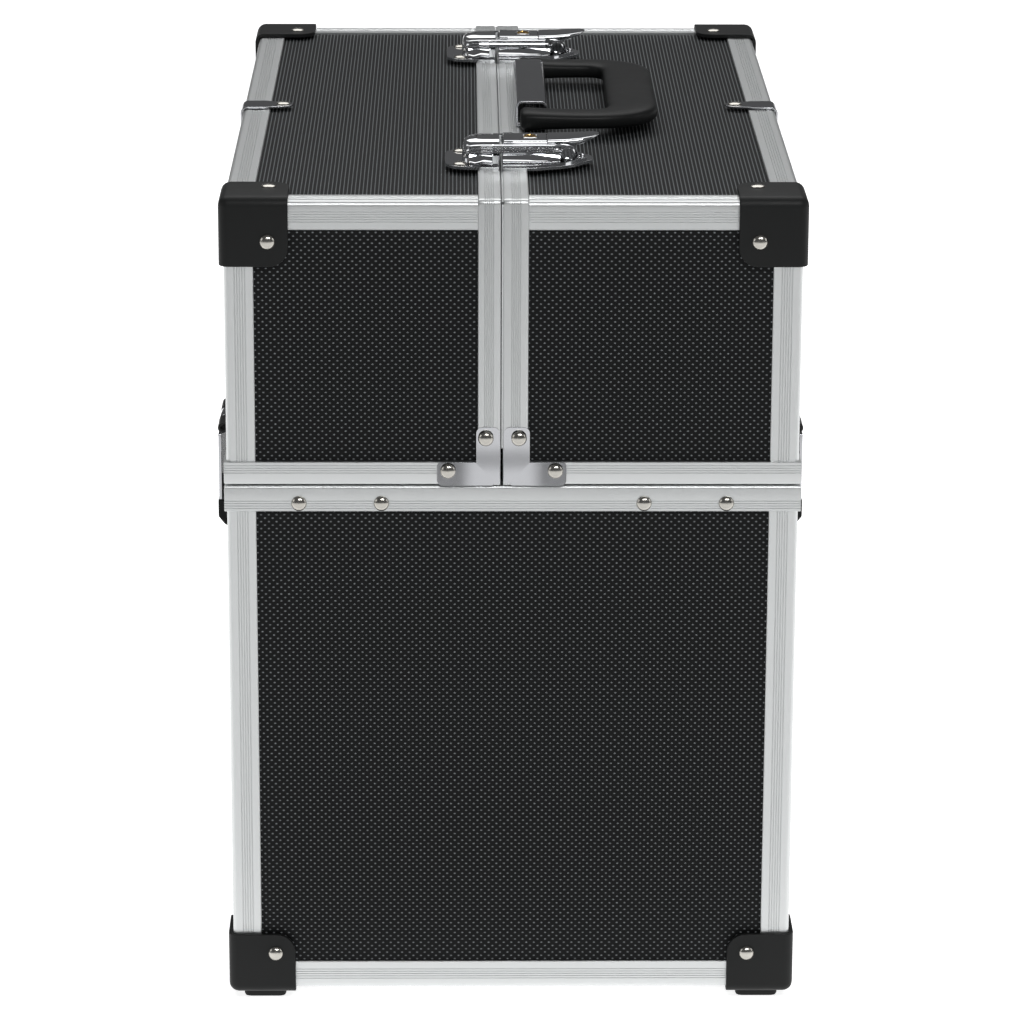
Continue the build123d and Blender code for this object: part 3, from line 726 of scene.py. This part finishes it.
def sheet_arm(bm, outline, place, low, high, dish, size):
    """A plate cut into 1 mm squares, so that its face can be dished."""
    part = bmesh.new()
    plate(part, outline, lambda u, v, h: (u, v, h), low, high)
    for axis, reach in enumerate(size):
        for k in range(1, int(reach) + 1):
            at = [k if i == axis else 0 for i in range(3)]
            way = [1 if i == axis else 0 for i in range(3)]
            bmesh.ops.bisect_plane(part, geom=part.verts[:] + part.edges[:] + part.faces[:],
                                   plane_co=at, plane_no=way)
    for vert in part.verts:
        u, v, h = vert.co
        vert.co = place(u, v, h - dish(u, v))
    add_bmesh(bm, part)


for side, out in SIDES.items():
    low, high = box_mm(f"lid_{side}_corner_brackets")
    centre_low, centre_high = box_mm(f"lid_{side}_centre_frame")
    middle = high[0] if out < 0 else low[0]
    arm = high[0] - low[0]
    width = centre_high[0] - centre_low[0] + 0.6
    rail = LID_RAIL
    tall = high[2] - LID_RIM
    bracket = bmesh.new()
    for end in ENDS.values():
        def on_end(u, v, h, end=end, out=out, middle=middle):
            return (middle + out * u, end * (PROUD_L + h), LID_RIM + v)

        level = rounded([(0.6, 0.0, 1.5), (arm, 0, 2.2), (arm, rail, 1.6), (width, rail, 0),
                         (width * 0.5, rail * 0.5, 0)])
        sheet_arm(bracket, level, on_end, 0.1, 0.8, level_dish, (arm, rail))
        upright = rounded([(0.4, 1.6, 1.2), (1.6, 0.4, 0), (width, rail, 0), (width, tall, 2.4),
                           (0.4, tall, 2.4)])
        sheet_arm(bracket, upright, on_end, 0.5, 0.8 + SEAM_STEP, upright_dish,
                  (width, tall))
    finish_piece(f"lid_{side}_folded_brackets", bracket, f"lid_{side}", SHEET_STEEL,
                 [f"lid_{side}_corner_brackets"], bevel=0.2, angle=40)


# %% The strip that closes the joint between the lids
joint = bmesh.new()
STRIP_X = (-4.8, -4.1)
JOINT_FOOT = LID_RIM + 15.5
for y0, y1, z0, z1 in ((-PROUD_L + 0.5, -PROUD_L + 1.6, JOINT_FOOT, BOARD_TOP),
                       (-PROUD_L + 1.6, PROUD_L - 1.6, PROUD_TOP - 1.6, PROUD_TOP - 0.5),
                       (PROUD_L - 1.6, PROUD_L - 0.5, JOINT_FOOT, BOARD_TOP)):
    plate(joint, [(y0, z0), (y1, z0), (y1, z1), (y0, z1)], lambda u, v, h: (h, u, v), *STRIP_X)
finish_piece("lid_right_joint_strip", joint, "lid_right", ALUMINIUM, bevel=0.1)


# %% [markdown]
# ## Edge clips
# Halfway along each top edge a steel strap wraps the edge and holds the board.  The strap is bent
# once round the edge, and each end swells into a round eye for its rivet.


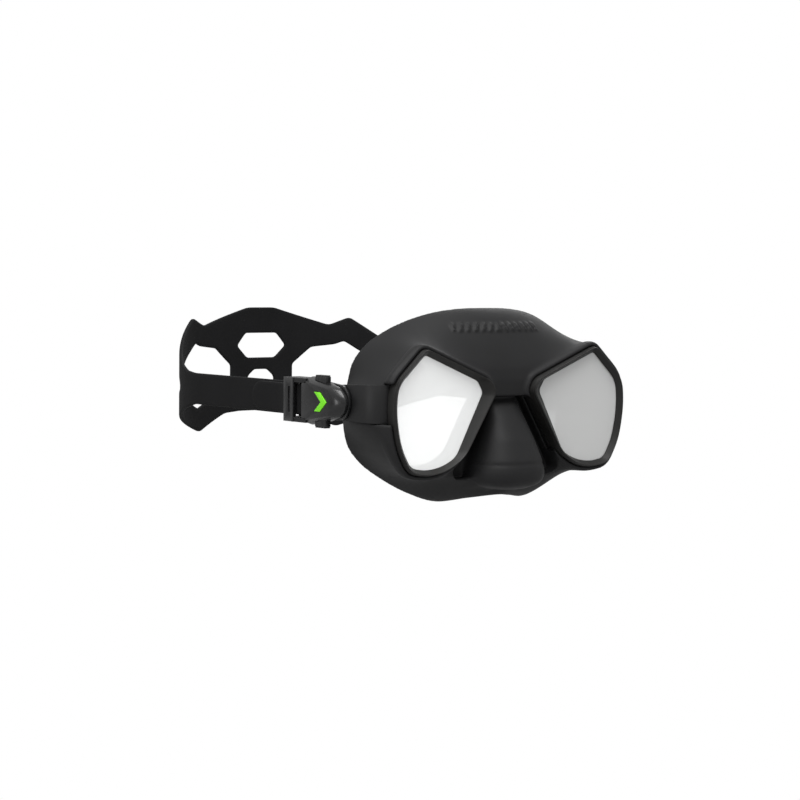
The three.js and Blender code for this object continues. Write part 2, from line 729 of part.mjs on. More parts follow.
function makeBuckleCover() {
  const rim = teardrop(8.9, 10.6, COVER_REAR_Y, 3.2);
  const shell = loft([
    scaledLoop(rim, 0, 0, BASE_OUTER_X + GAP),
    scaledLoop(rim, 0, 0, 84.2),
    scaledLoop(rim, 3.2, 0.9, 86.6),
    scaledLoop(rim, 6, 2.4, COVER_TOP_X),
  ], 'x');
  const inside = loft([
    scaledLoop(rim, 1.3, 1.3, BASE_OUTER_X - 1),
    scaledLoop(rim, 1.3, 1.3, 83.9),
    scaledLoop(rim, 4.6, 2.2, 86.4),
  ], 'x');
  const wallSlots = join(
    box(78, 45.7, CHANNEL_TOP_Z - CHANNEL_WALL - GAP, 90, 60, 20),
    box(78, 45.7, -20, 90, 60, CHANNEL_BOTTOM_Z + CHANNEL_WALL + GAP),
  );
  const windowBox = box(
    BUTTON.lowX - 1, BUTTON.lowY - GAP, -20, BUTTON.highX + GAP, BUTTON.highY + GAP, 20,
  );
  const recess = plateX(badgeOutline(0.25), COVER_TOP_X - 0.6, COVER_TOP_X + 2);
  return fromManifold(shell.subtract(inside).subtract(wallSlots).subtract(windowBox).subtract(recess));
}

// A plain chevron that points to the front of the mask.
function badgeOutline(clearance) {
  const half = 4.6 + clearance;
  const limb = 4.6 + 2 * clearance;
  const tip = 28.6 - clearance;
  const back = 34 - clearance;
  return [
    point(tip, PIVOT.z), point(back, PIVOT.z - half), point(back + limb, PIVOT.z - half),
    point(tip + limb, PIVOT.z), point(back + limb, PIVOT.z + half), point(back, PIVOT.z + half),
  ];
}

function makeBadge() {
  return fromManifold(plateX(badgeOutline(0), COVER_TOP_X - 0.35, COVER_TOP_X + 0.35));
}

// Release button: a block with grip ribs on its outer end, and a wider foot inside the
// cover that stops it from falling out.
function makeButton(direction) {
  const along = (from, to) => [PIVOT.z + direction * from, PIVOT.z + direction * to].sort((a, b) => a - b);
  const [blockLow, blockHigh] = along(BUTTON.inner, BUTTON.outer - 0.7);
  const block = box(BUTTON.lowX, BUTTON.lowY, blockLow, BUTTON.highX, BUTTON.highY, blockHigh);
  const [footLow, footHigh] = along(BUTTON.inner, BUTTON.inner + 1.1);
  const foot = box(BUTTON.lowX, BUTTON.lowY - 0.9, footLow, BUTTON.highX - 0.8, BUTTON.highY + 0.9, footHigh);
  const ribs = [];
  const ribCount = 4;
  const pitch = (BUTTON.highY - BUTTON.lowY) / ribCount;
  for (let i = 0; i < ribCount; i += 1) {
    const y = BUTTON.lowY + (i + 0.2) * pitch;
    const [ribLow, ribHigh] = along(BUTTON.outer - 1, BUTTON.outer);
    ribs.push(box(BUTTON.lowX, y, ribLow, BUTTON.highX, y + 0.6 * pitch, ribHigh));
  }
  return fromManifold(join(block, foot, ...ribs));
}

// Compression spring between the central boss and a button.
function makeSpring(direction) {
  const turns = 4;
  const radius = 1.25;
  const wire = 0.22;
  const start = BOSS_HALF + GAP + wire;
  const end = BUTTON.inner - GAP - wire;
  const perTurn = 10;
  const points = [];
  for (let i = 0; i <= turns * perTurn; i += 1) {
    const turn = (2 * Math.PI * i) / perTurn;
    const z = PIVOT.z + direction * (start + ((end - start) * i) / (turns * perTurn));
    const x = BUTTON_MIDDLE.x + radius * Math.cos(turn);
    points.push(new THREE.Vector3(x, BUTTON_MIDDLE.y + radius * Math.sin(turn), z));
  }
  const section = new THREE.Shape();
  section.absellipse(0, 0, wire, wire, 0, 2 * Math.PI);
  return new THREE.ExtrudeGeometry(section, {
    curveSegments: 3,
    steps: turns * perTurn,
    extrudePath: new THREE.CatmullRomCurve3(points),
  });
}

function makeSwivelPin() {
  const shaft = cylinderX(SWIVEL_PIN_RADIUS, ARM_OUTER_X - ARM_THICKNESS + 0.2, 82.8, PIVOT.y, PIVOT.z);
  const head = cylinderX(3.6, BASE_OUTER_X + GAP, 83.6, PIVOT.y, PIVOT.z);
  return fromManifold(join(shaft, head));
}

function makeRoller() {
  const low = CHANNEL_BOTTOM_Z + CHANNEL_WALL + GAP;
  const high = CHANNEL_TOP_Z - CHANNEL_WALL - GAP;
  const body = cylinderZ(ROLLER.radius, low, high, ROLLER.x, ROLLER.y);
  return fromManifold(body.subtract(cylinderZ(AXLE_RADIUS + GAP, -20, 20, ROLLER.x, ROLLER.y)));
}

function makeRollerAxle() {
  return fromManifold(
    cylinderZ(AXLE_RADIUS, CHANNEL_BOTTOM_Z, CHANNEL_TOP_Z, ROLLER.x, ROLLER.y, 16),
  );
}

// ---------------------------------------------------------------- assembly

const mask = new THREE.Group();
mask.position.y = -FACE_SEAL_Y;

function addPiece(name, geometry, material) {
  const mesh = new THREE.Mesh(geometry, material);
  mesh.name = name;
  mask.add(mesh);
}

function addPair(name, geometry, material) {
  addPiece(`left_${name}`, geometry, material);
  addPiece(`right_${name}`, mirrorX(geometry), material);
}

addPiece('skirt', makeSkirt(), silicone);
addPiece('mask_frame', makeFrame(), framePlastic);
addPair('lens', makeLens(), glass);
addPair('bezel', makeBezel(), bezelPlastic);
addPiece('strap', makeStrap(), silicone);
addPair('swivel_pin', makeSwivelPin(), steel);
addPair('buckle_base', makeBuckleBase(), bucklePlastic);
addPair('buckle_cover', makeBuckleCover(), bucklePlastic);
addPair('badge', makeBadge(), limePlastic);
addPair('upper_button', makeButton(1), bucklePlastic);
addPair('lower_button', makeButton(-1), bucklePlastic);
addPair('upper_spring', makeSpring(1), steel);
addPair('lower_spring', makeSpring(-1), steel);
addPair('strap_roller', makeRoller(), bucklePlastic);
addPair('roller_axle', makeRollerAxle(), steel);

export default mask;
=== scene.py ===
import itertools
import json
import math

import bmesh
import bpy
import numpy as np
from mathutils import Matrix, Vector


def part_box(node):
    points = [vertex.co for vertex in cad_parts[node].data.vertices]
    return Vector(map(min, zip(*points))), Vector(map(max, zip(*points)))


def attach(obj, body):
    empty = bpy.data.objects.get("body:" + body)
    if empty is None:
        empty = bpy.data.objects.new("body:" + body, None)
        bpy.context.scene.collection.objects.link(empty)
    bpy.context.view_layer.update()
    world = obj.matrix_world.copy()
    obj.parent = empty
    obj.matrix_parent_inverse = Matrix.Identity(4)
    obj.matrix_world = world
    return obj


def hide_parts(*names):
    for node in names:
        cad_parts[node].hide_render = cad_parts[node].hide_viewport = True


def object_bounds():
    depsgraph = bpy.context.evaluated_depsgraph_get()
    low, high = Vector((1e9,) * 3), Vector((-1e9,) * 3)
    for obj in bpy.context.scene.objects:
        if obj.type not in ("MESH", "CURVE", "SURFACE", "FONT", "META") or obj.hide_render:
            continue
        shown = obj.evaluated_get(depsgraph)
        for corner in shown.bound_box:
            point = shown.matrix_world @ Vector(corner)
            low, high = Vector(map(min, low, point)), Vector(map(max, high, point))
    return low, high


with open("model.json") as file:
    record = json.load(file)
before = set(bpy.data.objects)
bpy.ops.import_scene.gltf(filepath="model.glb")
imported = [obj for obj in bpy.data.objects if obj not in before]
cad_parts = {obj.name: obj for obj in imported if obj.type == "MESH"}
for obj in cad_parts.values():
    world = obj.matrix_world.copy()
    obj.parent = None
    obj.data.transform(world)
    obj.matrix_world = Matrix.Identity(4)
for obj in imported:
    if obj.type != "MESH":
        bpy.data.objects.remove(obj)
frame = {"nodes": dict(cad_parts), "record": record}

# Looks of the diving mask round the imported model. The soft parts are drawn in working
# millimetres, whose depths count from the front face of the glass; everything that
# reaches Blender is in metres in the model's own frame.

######

## What is asked
Exact repetition is required for the lines from the one that contains "# Looks of the" through the final line; leave out everything else.

## The response
# Looks of the diving mask round the imported model. The soft parts are drawn in working
# millimetres, whose depths count from the front face of the glass; everything that
# reaches Blender is in metres in the model's own frame.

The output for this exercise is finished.